* [Given task]:
Copy every line, exactly and only, from the line containing "Turn this picture" to the line containing "edge turned under.", both lines included.

* [Listed records]:
===============

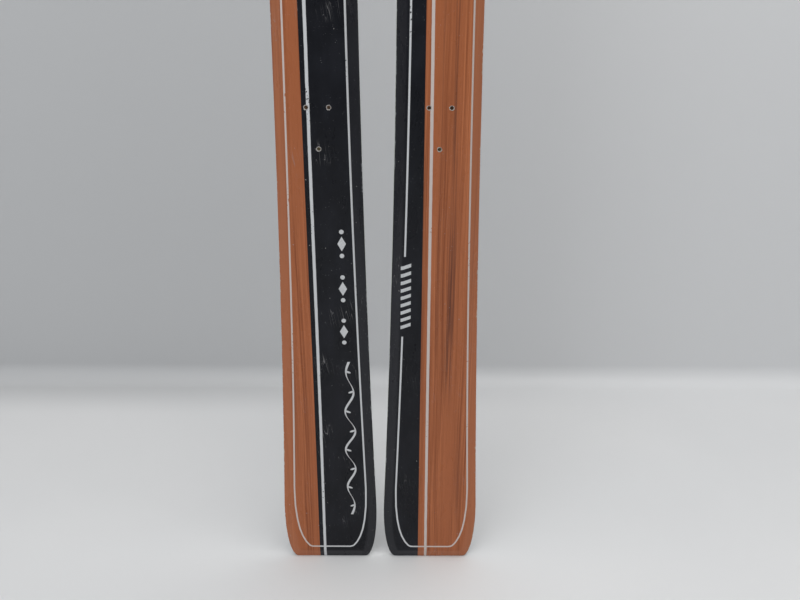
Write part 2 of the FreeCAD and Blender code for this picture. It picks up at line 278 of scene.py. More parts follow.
def column_places(half_width):
    """Places across one row: close together over the two shoulders."""
    scale = min(half_width / 0.040, 1.0)
    shoulder = np.array([0, 0.25, 0.8, 2, 4, 6, 8, 10, 11.2, 12.0, 12.6, 13.4, 15.0]) * 0.001 * scale
    left = -half_width + shoulder
    middle = np.linspace(left[-1], -left[-1], 22)[1:-1]
    return np.concatenate([left, middle, -left[::-1]])


def cap_height(shape, z, inset):
    """Height of the printed surface: flat top, sloping shoulder, and a soft ridge between them."""
    top = thickness(shape, z)
    slope = (top - shape.shoulder_foot) / shape.shoulder_width
    side = shape.shoulder_foot + inset * slope
    soft = 0.0012
    blend = max(soft - abs(top - side), 0) / soft
    rim = max(1 - inset / 0.0006, 0) ** 2 * 0.0003
    return min(top, side) - blend * blend * soft / 4 - rim


def nearest(points):
    """Finds how far a place in plan is from a set of points."""
    tree = KDTree(len(points))
    for i, (x, z) in enumerate(points):
        tree.insert((x, z, 0), i)
    tree.balance()
    return lambda x, z: tree.find((x, z, 0))[2]


def refined(path, step):
    """The same path with points no further apart than a step."""
    gaps = np.linalg.norm(np.diff(path, axis=0), axis=1)
    places = np.concatenate([[0], np.cumsum(gaps)])
    fine = np.linspace(0, places[-1], int(places[-1] / step))
    return np.column_stack([np.interp(fine, places, path[:, i]) for i in (0, 1)])


def cap_grid(shape, printed, shift):
    """Place, inset and distance from the border line of every vertex, in rows and columns."""
    outline = half_outline(shape)
    rows = row_heights(shape)
    widths = np.interp(rows, outline[:, 1], outline[:, 0])
    edge = np.vstack([(0.0, 0.0), outline])
    path = border_path(shape, printed)
    to_edge = nearest([*refined(edge, 0.0004), *(refined(edge, 0.0004) * (-1, 1))])
    to_line = nearest([*refined(path, 0.0002), *(refined(path, 0.0002) * (-1, 1))])
    half_path = (path[np.argsort(path[:, 1], kind="stable")]).T
    grid = []
    for z, half in zip(rows, widths):
        places = column_places(half)
        last = len(places) - 1
        line = []
        for i, x in enumerate(places):
            on_rim = i in (0, last) or z == 0
            inside = z > path[0, 1] and abs(x - shift) < np.interp(z, half_path[1], half_path[0])
            from_line = to_line(x - shift, z) * (1 if inside else -1)
            line.append((x, z, 0.0 if on_rim else to_edge(x, z), from_line))
        grid.append(line)
    return grid


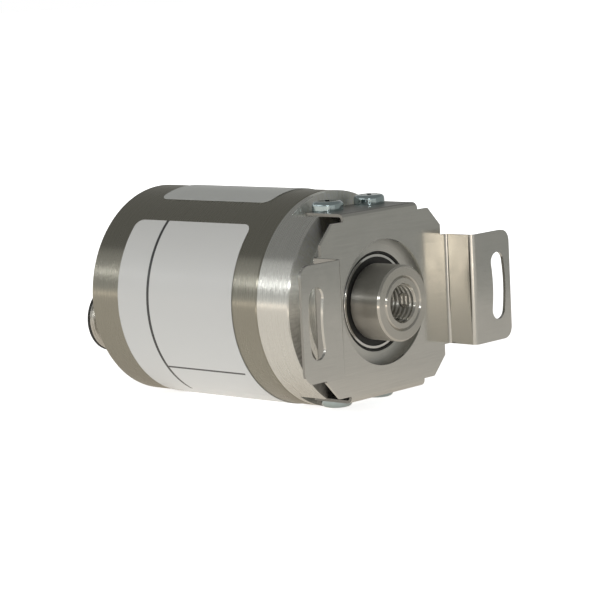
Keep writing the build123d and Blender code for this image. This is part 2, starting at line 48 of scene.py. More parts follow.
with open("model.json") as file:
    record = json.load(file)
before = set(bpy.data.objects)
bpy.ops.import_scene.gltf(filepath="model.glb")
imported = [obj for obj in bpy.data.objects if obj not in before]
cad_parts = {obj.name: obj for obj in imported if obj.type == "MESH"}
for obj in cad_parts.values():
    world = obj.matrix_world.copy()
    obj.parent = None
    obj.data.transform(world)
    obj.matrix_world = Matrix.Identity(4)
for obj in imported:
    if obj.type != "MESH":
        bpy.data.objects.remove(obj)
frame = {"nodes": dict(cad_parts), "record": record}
cad_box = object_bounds()
MM = 0.001
FULL_TURN = 2 * math.pi

# Camera, fitted to the photograph
LENS = 144.66
SENSOR = 36.0
CAMERA_AZIMUTH = -47.558
CAMERA_ELEVATION = 7.864
CAMERA_ROLL = -2.89
CAMERA_DISTANCE = 396.5 * MM
CAMERA_AIM = Vector((-12.10, -11.25, 1.37)) * MM
CAMERA_NEAR = 0.01
CAMERA_FAR = 50.0

# Set screws of the nose: size, then how far their tips stay behind the bore's wall
SCREW_R = 1.25 * MM
SCREW_TIP_GAP = 0.02 * MM
SCREW_SOCKET_HALF = 0.65 * MM
SCREW_SOCKET_DEPTH = 1.3 * MM
SCREW_STEPS = 48
HEXAGON_SECTOR = 60.0

# Black ring of painted shade in the open ring gap of the flange's boss
GAP_SHADE_BACK = -5.83 * MM
GAP_SHADE_FRONT = -5.30 * MM
GAP_SHADE_INNER_R = 8.05 * MM
GAP_SHADE_OUTER_R = 8.36 * MM

# Black ring at the plug's rear end: length, and radii beside those of the thread
PLUG_RING_LENGTH = 0.5 * MM
PLUG_RING_INSIDE = 0.2 * MM
PLUG_RING_OUTSIDE = 0.1 * MM

# Threaded shell of the plug: thread, radii, then stations along the axis from its rear end
THREAD_PITCH = 1.0 * MM
THREAD_DEPTH = 0.6 * MM
THREAD_RUN_OUT = 0.8 * MM
THREAD_ROOT = 0.12
THREAD_FLANKS = 0.72
THREAD_PITCH_STEPS = 8
TURN_STEPS = 96
PLUG_THREAD_R = 6.0 * MM
PLUG_SOCKET_R = 4.3 * MM
PLUG_STEM_R = 5.5 * MM
PLUG_COLLAR_R = 7.6 * MM
PLUG_RELIEF_R = 5.3 * MM
PLUG_BEVEL = 0.5 * MM
PLUG_THREAD_START = 10.4 * MM
PLUG_RELIEF_START = 10.9 * MM
PLUG_COLLAR_BACK = 12.1 * MM
PLUG_COLLAR_FRONT = 14.1 * MM

# Lines on the side label: a divider round the cap, and a rule along it
DIVIDER_FROM_REAR = 7.3 * MM
DIVIDER_WIDTH = 0.6 * MM
DIVIDER_LOW_ANGLE = -61.0
RULE_ANGLE = -38.0
RULE_WIDTH_DEG = 1.3
RULE_FRONT_MARGIN = 1.3 * MM

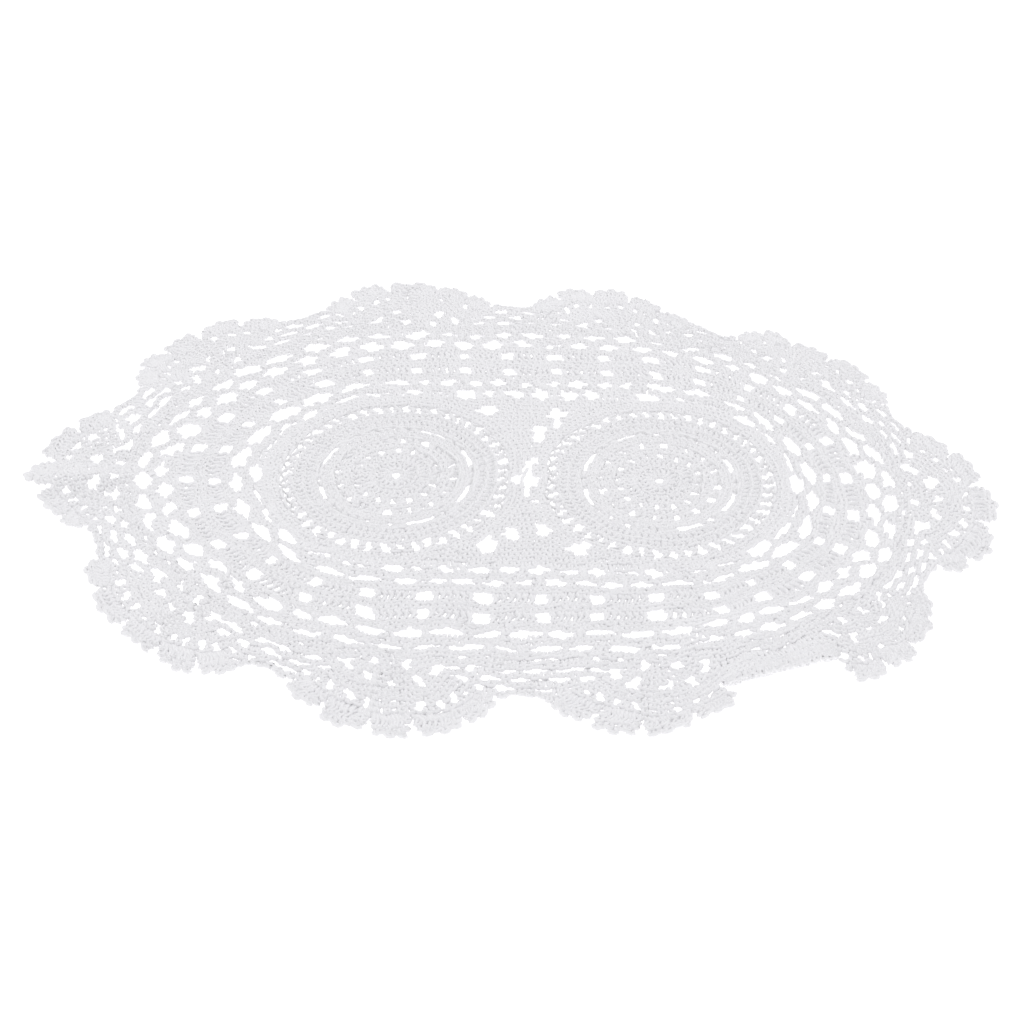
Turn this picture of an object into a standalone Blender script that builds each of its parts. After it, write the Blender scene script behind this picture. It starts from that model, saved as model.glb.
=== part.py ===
"""A lace doily: an oval mat of white crochet cotton, lying flat with one edge turned under.

The mat is charted flat first, with X along its length. Its two round medallions touch at
the middle, and every later round of crochet keeps one distance, its reach, from the
straight line between the medallions' centres, so each round is an oval with two straight
sides and two half circles. A place round an oval is a turn from 0 to 1, counted from the
middle of the near side towards +X. The chart is triangulated with its gaps left out, and
laid_point() then lays each of its points on the table as the cloth really settles.
"""
import math
from collections import namedtuple

import bmesh
import bpy
from mathutils import Vector
from mathutils.geometry import delaunay_2d_cdt

# Driving dimensions, in metres.
CLOTH = 0.0020              # thickness of the crochet
MEDALLION_X = 0.0568        # from the middle of the mat to each medallion's centre
BLOCK_GAUGE = 0.0810        # reach of the seam between the two rounds of blocks
EDGE_GAUGE = 0.1300         # reach of the valleys between the scallops
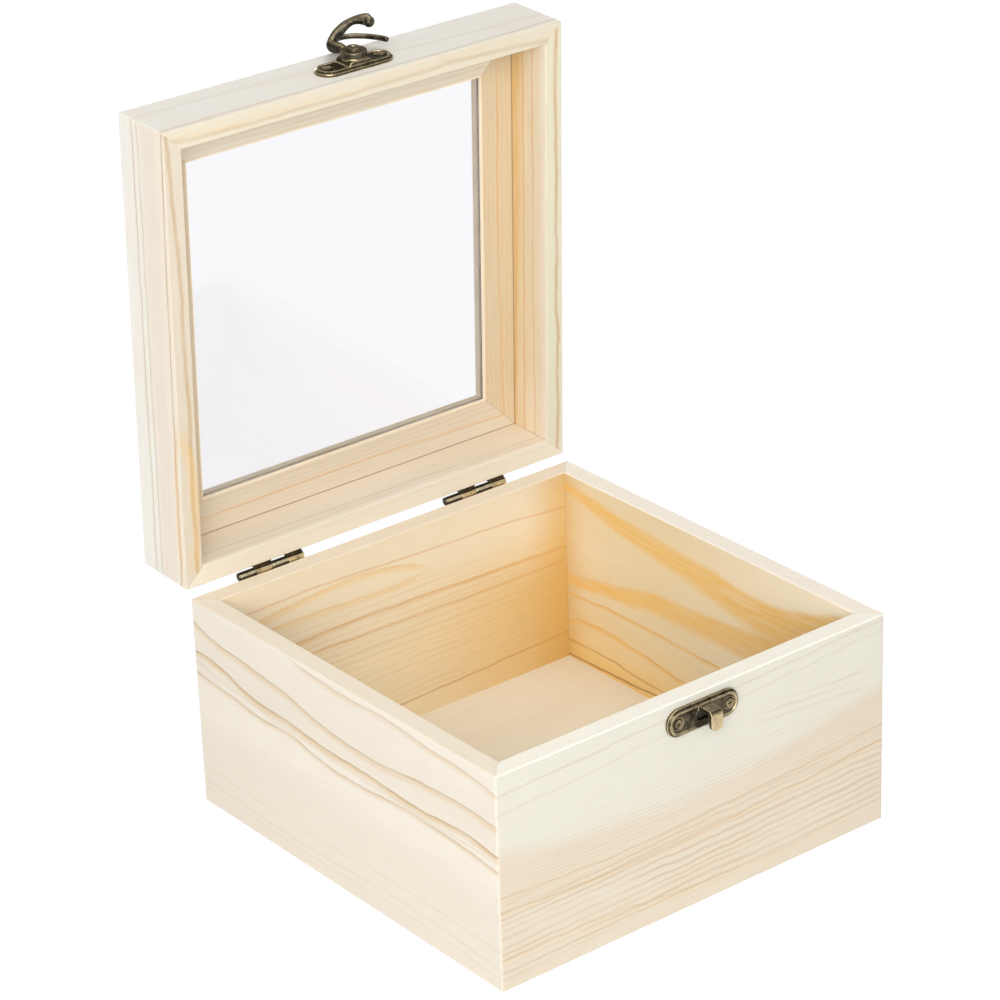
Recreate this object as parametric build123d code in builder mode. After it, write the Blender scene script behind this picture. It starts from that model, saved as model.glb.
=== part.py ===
# Clear-lid wooden box: a square pine box with mitred walls, a hinged lid whose top frame
# holds a clear pane, two small back hinges, and a swing hook with its keeper on the front.
#
# Millimetres, +Z up. The origin is the middle of the base's underside. The front faces -Y
# and the hinges are at the back, +Y. The lid stands open at its stop.
import os
from math import cos, radians, sin

from build123d import *

# Box
box_width = 150.0
box_depth = 150.0
base_height = 70.5
wall_thickness = 6.5
corner_radius = 0.8
edge_easing = 0.4

# Bottom panel, let into a rebate round the inside of the base walls
panel_thickness = 3.0
rebate_depth = 3.25
panel_clearance = 0.15

# Lid: low walls with a flat mitred frame glued on top, grooved for the pane
lid_wall_height = 17.0
frame_width = 19.0
frame_thickness = 6.0
inner_lip = 1.2
pane_thickness = 2.0
groove_depth = 4.0
pane_clearance = 0.1
rim_gap = 0.3
lid_open_angle = 88.0

# Hinges
left_hinge_inset = 31.5
right_hinge_inset = 37.3
hinge_length = 24.4
knuckle_count = 4
knuckle_gap = 0.15
barrel_radius = 1.35
barrel_clearance = 0.55
pin_radius = 0.7
pin_clearance = 0.05
pin_overhang = 0.2
pin_easing = 0.15
leaf_thickness = 0.8
leaf_height = 12.5
leaf_corner = 1.0
notch_clearance = 0.35
stop_reach = 3.4
stop_root = 5.0
stop_width = 3.0
stop_clearance = 0.1
hinge_screw_spread = 16.0
hinge_screw_rise = 8.0

# Hook and keeper plates, each with a bevelled rim round a sunken face
plate_length = 27.5
plate_width = 9.0
plate_thickness = 1.6
plate_bevel = 0.8
plate_rim = 0.5
plate_sink = 0.25
plate_centre = 1.5
plate_screw_spread = 19.8
hook_rise = 9.6
keeper_drop = 6.9

# Riser and collar on the hook plate, and the rivet through them
riser_length = 6.4
riser_ramp = 1.2
riser_height = 1.2
collar_radius = 3.6
collar_height = 0.5
rivet_radius = 1.3
rivet_clearance = 0.05
rivet_foot_radius = 2.0
rivet_foot_height = 0.6
rivet_head_radius = 2.4
rivet_head_height = 0.8
rivet_dimple_radius = 1.2
rivet_dimple_depth = 0.4

# Swing hook: a ring on the rivet, an arm, a locking finger and a horn to push
ring_radius = 4.2
ring_thickness = 1.8
ring_easing = 0.4
ring_clearance = 0.1
arm_angle = 102.5
arm_reach = 8.6
arm_lift = 0.3
arm_radius = 1.8
arm_root_reach = 3.5
arm_root_radius = 0.85
finger_level = 3.75
finger_radius = 0.85
finger_start_angle = 52.0
finger_end_angle = 14.5
horn_start_angle = 98.0
horn_end_angle = 26.0
horn_reach = 10.6
horn_spread = 0.9
horn_rise = 6.7
horn_curl = 110.0
horn_root_radius = 1.7
horn_neck_radius = 1.4
horn_tip_radius = 1.5
horn_knob_radius = 1.75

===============

* [Response]:
Turn this picture of an object into a standalone Blender script that builds each of its parts. After it, write the Blender scene script behind this picture. It starts from that model, saved as model.glb.
=== part.py ===
"""A lace doily: an oval mat of white crochet cotton, lying flat with one edge turned under.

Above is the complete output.